++++ COLLECTED DATA ++++

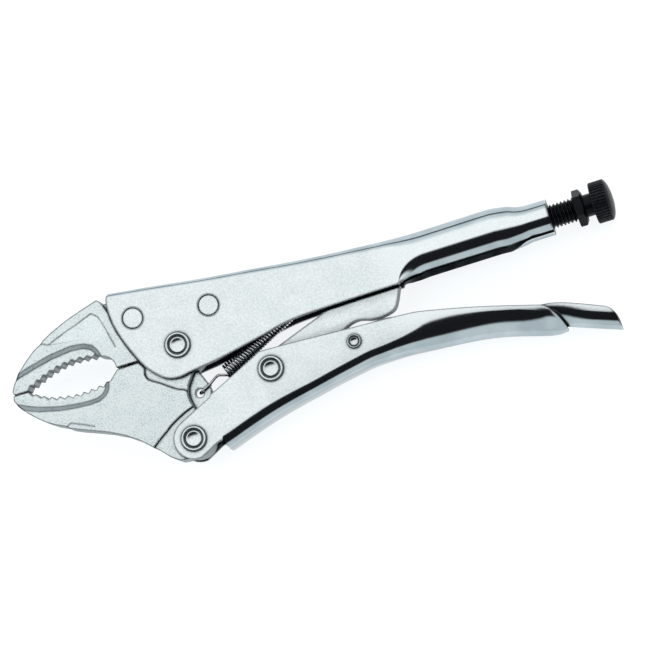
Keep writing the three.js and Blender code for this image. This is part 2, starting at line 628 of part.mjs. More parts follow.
// ---------------------------------------------------------------- return spring
function returnSpring() {
  const { start, tilt, length, turns, r, wire } = SPRING;
  const axis = new THREE.Vector3(Math.cos(tilt * deg), Math.sin(tilt * deg), 0);
  const up = new THREE.Vector3(-axis.y, axis.x, 0);
  const out = new THREE.Vector3(0, 0, 1);
  const begin = new THREE.Vector3(start[0], start[1], 0);
  const perTurn = 9;
  const coil = spaced(0, 1, Math.round(turns * perTurn)).map((t) => {
    const angle = 2 * Math.PI * turns * t + HOOK_ANGLE;
    return begin.clone()
      .addScaledVector(axis, length * t)
      .addScaledVector(up, r * Math.cos(angle))
      .addScaledVector(out, r * Math.sin(angle));
  });
  const clear = TONGUE_HALF + wire + 0.3;
  const [hx, hy] = SPRING_HOLE;
  const frontHook = [
    [hx + 4.6, hy + 2.6, -clear - 0.2], [hx + 1.6, hy + 0.8, -clear], [hx + 0.2, hy, -1.4], [hx + 0.2, hy, 1.2],
    [hx + 1.5, hy + 0.3, clear], [hx + 5, hy + 2, clear + 0.1], [hx + 8.6, hy + 4.2, clear], [hx + 10.9, hy + 3.9, clear],
  ].map((p) => new THREE.Vector3(...p));
  const [ax, ay] = SPRING_LUG;
  const rearHook = [
    [ax - 4.2, ay - 1.4, 2.2], [ax - 1.4, ay - 0.3, 1.9], [ax, ay, 0.8], [ax, ay, -0.8], [ax - 1.4, ay - 0.3, -1.9],
    [ax - 3.4, ay - 1, -2],
  ].map((p) => new THREE.Vector3(...p));
  const path = new THREE.CatmullRomCurve3([...frontHook, ...coil, ...rearHook], false, 'centripetal');
  path.arcLengthDivisions = 3000;
  const section = new THREE.Shape().absarc(0, 0, wire, 0, 2 * Math.PI, false);
  return solid(new THREE.ExtrudeGeometry(section, {
    steps: Math.round(turns * perTurn) + 34, curveSegments: 3, bevelEnabled: false, extrudePath: path,
  }));
}

// ---------------------------------------------------------------- the assembly
const chrome = { color: 0xd9dcdd, metalness: 1, roughness: 0.2 };
const satin = { color: 0xc4c9ca, metalness: 0.9, roughness: 0.5 };
const black = { color: 0x17181a, metalness: 0.6, roughness: 0.45 };

const pieces = [
  ['upper_handle', upperHandle(), chrome],
  ['fixed_jaw', fixedJaw(), satin],
  ['jaw_pin_front', pin(JAW_PINS.front), chrome],
  ['jaw_pin_rear', pin(JAW_PINS.rear), chrome],
  ['jaw_pivot_rivet', rivet(JAW_PIVOT, RIVET, 36), chrome],
  ['movable_jaw', movableJaw(), satin],
  ['handle_pivot_rivet', rivet(HANDLE_PIVOT, RIVET, 36), chrome],
  ['lower_handle', lowerHandle(), chrome],
  ['link_pivot_rivet', rivet(LINK_PIVOT, RIVET, 36), chrome],
  ['toggle_link', toggleLink(), chrome],
  ['release_lever', releaseLever(), chrome],
  ['release_lever_rivet', rivet(LEVER_PIVOT, SMALL_RIVET, 24), chrome],
  ['adjusting_screw', adjustingScrew(), black],
  ['lock_nut', lockNut(), black],
  ['return_spring', returnSpring(), black],
];

const group = new THREE.Group();
group.name = 'locking_pliers';
const box = new THREE.Box3();
for (const [name, body, look] of pieces) {
  const mesh = new THREE.Mesh(geometryOf(body), new THREE.MeshStandardMaterial(look));
  mesh.name = name;
  mesh.geometry.computeBoundingBox();
  box.union(mesh.geometry.boundingBox);
  group.add(mesh);
}
const middle = box.getCenter(new THREE.Vector3());
for (const mesh of group.children) mesh.geometry.translate(-middle.x, -middle.y, -box.min.z);

export default group;
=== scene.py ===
"""Locking pliers, 250 mm class: the looks of every piece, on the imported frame."""
import math

import bpy
from mathutils import Matrix, Vector


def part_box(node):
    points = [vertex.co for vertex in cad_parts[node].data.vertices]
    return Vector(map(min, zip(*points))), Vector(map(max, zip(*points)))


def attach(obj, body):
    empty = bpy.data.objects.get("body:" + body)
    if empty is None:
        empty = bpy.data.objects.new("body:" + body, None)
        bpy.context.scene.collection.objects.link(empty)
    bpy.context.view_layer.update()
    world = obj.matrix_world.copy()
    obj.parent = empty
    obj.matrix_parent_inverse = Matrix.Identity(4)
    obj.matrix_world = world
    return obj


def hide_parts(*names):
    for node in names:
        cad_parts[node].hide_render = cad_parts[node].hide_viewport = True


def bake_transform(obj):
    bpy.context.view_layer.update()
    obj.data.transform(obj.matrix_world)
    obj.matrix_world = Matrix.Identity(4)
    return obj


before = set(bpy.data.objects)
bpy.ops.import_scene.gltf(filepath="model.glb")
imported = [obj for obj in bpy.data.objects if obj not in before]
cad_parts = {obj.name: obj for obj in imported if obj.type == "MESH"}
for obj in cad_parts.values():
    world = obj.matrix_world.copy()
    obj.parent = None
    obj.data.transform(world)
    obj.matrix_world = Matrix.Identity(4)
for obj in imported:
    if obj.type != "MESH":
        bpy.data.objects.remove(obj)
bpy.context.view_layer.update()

# ------------------------------------------------------------------ sizes
# Millimetres from the jaw pivot, at the middle of the thickness: x towards the knob, y towards the upper
# handle, z up.
HALF_WIDTH = 8.0
SHEET = 2.2
CORE_HALF = 5.5
COLLAR_HALF = 7.3
JAW_HALF = 6.6
TOOTH_HALF = 5.0
TONGUE_HALF = 2.0
EDGE_PLAY = 0.35
LEVER_SHEET = 1.6
LEVER_PLAY = 0.4
JAW_PIVOT = (0.0, 0.0)
HANDLE_PIVOT = (-4.2, -37.6)
LINK_PIVOT = (33.0, -20.1)
LINK_SEAT = (97.5, 5.15)
LEVER_PIVOT = (67.7, -19.7)
JAW_PINS = {"front": (-14.3, 15.6), "rear": (16.2, 11.5)}
PIN_R = 4.1
# The open line round each pin.
PIN_LINE = 0.12
RIVET = {"shank": 3.4, "head": 5.15}
SMALL_RIVET = {"shank": 1.6, "head": 2.85}
# From the plates up to the underside of a rivet's head, and from there to its top.
HEAD_GAP = 0.08
HEAD_HEIGHT = 1.0
SCREW_Y = LINK_SEAT[1]
THREAD_R = 4.85
THREAD_DEPTH = 0.85
THREAD_ROOT_R = THREAD_R - THREAD_DEPTH
PITCH = 1.5
SCREW_TIP_X = 103.2
THREAD_FROM_X = 130.0
NUT = {"start": 165.8, "stop": 169.5, "flats": 13.0, "chamfer": 1.1, "play": 0.12}
NECK_R = 4.5
# The knob's ribs are counted, and "rib" is how far they stand out.
KNOB = {"start": 172.9, "stop": 178.9, "r": 8.34, "dome": 2.1, "ribs": 40, "rib": 0.4}
# The coils start and stop on the spring's axis; "half_turns_in" is where round the axis the first one is.
SPRING = {"start": (14.35, -15.1), "tilt": 25.5, "length": 38.6, "turns": 30.5, "r": 2.55, "wire": 0.53,
          "half_turns_in": 0.75}
SPRING_HOLE = (2.3, -20.1)
SPRING_LUG = (57.5, 5.6)
HOOK_HOLE_R = 1.8
LOWER_WEB_FROM = [(6.6, -41.2), (8.2, -45.8)]
BOSS_R = 12.0
# The parting between the closed jaws, below the fixed one.
GAP_Y = -1.15
JAW_GAP = 0.8
TEETH = 10
TOOTH_DEPTH = 1.2
FORGING_LINE = {"half": 0.16, "depth": 0.14}
# Steps round a turned body that is clearly seen, and round the others.
FINE_ROUND = 72
ROUND = 48
# Where along the upper handle the plate's grain fades out.
GRAIN_FADES = (80, 94)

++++

Write out exactly the lines from the one with "const group = new THREE.Group();" through the one with "obj.parent = empty", including both, and no others.

ANSWER TO THE EXERCISE:
const group = new THREE.Group();
group.name = 'locking_pliers';
const box = new THREE.Box3();
for (const [name, body, look] of pieces) {
  const mesh = new THREE.Mesh(geometryOf(body), new THREE.MeshStandardMaterial(look));
  mesh.name = name;
  mesh.geometry.computeBoundingBox();
  box.union(mesh.geometry.boundingBox);
  group.add(mesh);
}
const middle = box.getCenter(new THREE.Vector3());
for (const mesh of group.children) mesh.geometry.translate(-middle.x, -middle.y, -box.min.z);

export default group;
=== scene.py ===
"""Locking pliers, 250 mm class: the looks of every piece, on the imported frame."""
import math

import bpy
from mathutils import Matrix, Vector


def part_box(node):
    points = [vertex.co for vertex in cad_parts[node].data.vertices]
    return Vector(map(min, zip(*points))), Vector(map(max, zip(*points)))


def attach(obj, body):
    empty = bpy.data.objects.get("body:" + body)
    if empty is None:
        empty = bpy.data.objects.new("body:" + body, None)
        bpy.context.scene.collection.objects.link(empty)
    bpy.context.view_layer.update()
    world = obj.matrix_world.copy()
    obj.parent = empty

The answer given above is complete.